The Transportation Primitive

         Ravi V. Shankar(S)    Khaled A. Alsabti(S)    Sanjay Ranka
               School of Computer and Information Science
              Syracuse University, Syracuse, NY 13244-4100
           e-mail: rshankar, kaalsabt, ranka@top.cis.syr.edu
                            August 1994


This paper presents algorithms for implementing the transportation
primitive on a distributed memory parallel architecture.  The
transportation primitive performs many-to-many personalized communication
with bounded incoming and outgoing traffic.  We present a two-stage
deterministic algorithm that decomposes the communication with possibly
high variance in message size into two communication stages with low
message size variance.  If the maximum outgoing or incoming traffic at any
processor is $t$, transportation can be done in $2t\mu$ time ($+$ lower
order terms) when $t \ge O(p^2+p\tau/\mu)$ ($\mu$ is the inverse of the
data transfer rate, $\tau$ is the startup overhead).
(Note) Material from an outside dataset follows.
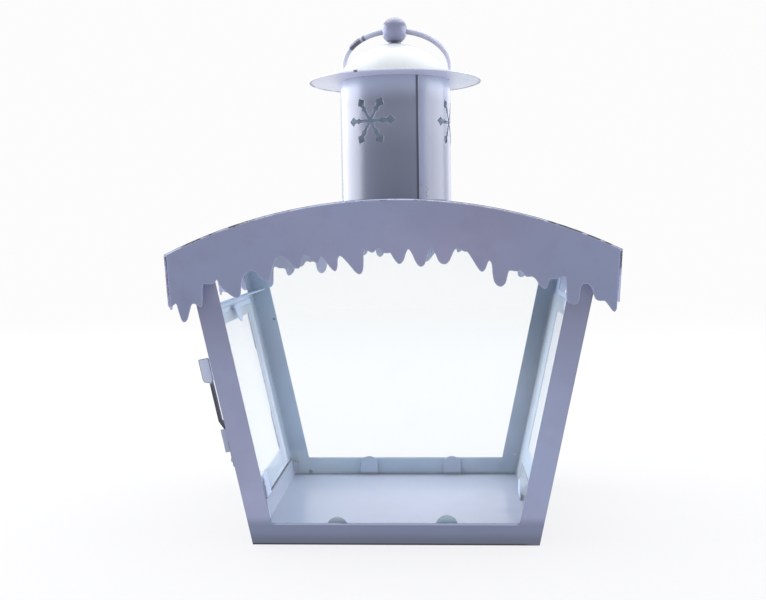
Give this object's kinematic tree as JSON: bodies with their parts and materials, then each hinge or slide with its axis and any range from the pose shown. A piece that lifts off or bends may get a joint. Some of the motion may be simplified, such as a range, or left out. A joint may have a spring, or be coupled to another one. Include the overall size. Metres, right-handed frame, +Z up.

If the maximum
outgoing and incoming traffic are $r$ and $c$ respectively, transportation
can be done in $(r+c)\mu$ time when either $r \ge O(p^2)$ or $c \ge
O(p^2)$. Optimality and scalability are thus achieved when the traffic is
large, a condition that is usually satisfied in practice.  The algorithm
was implemented on the Connection Machine CM-5. The implementation used the
low latency communication primitives (active messages) available on the
CM-5, but the algorithm as such is architecture-independent.  An alternate
single-stage algorithm using distributed random scheduling was implemented
on the CM-5 and the performance of the two algorithms were compared.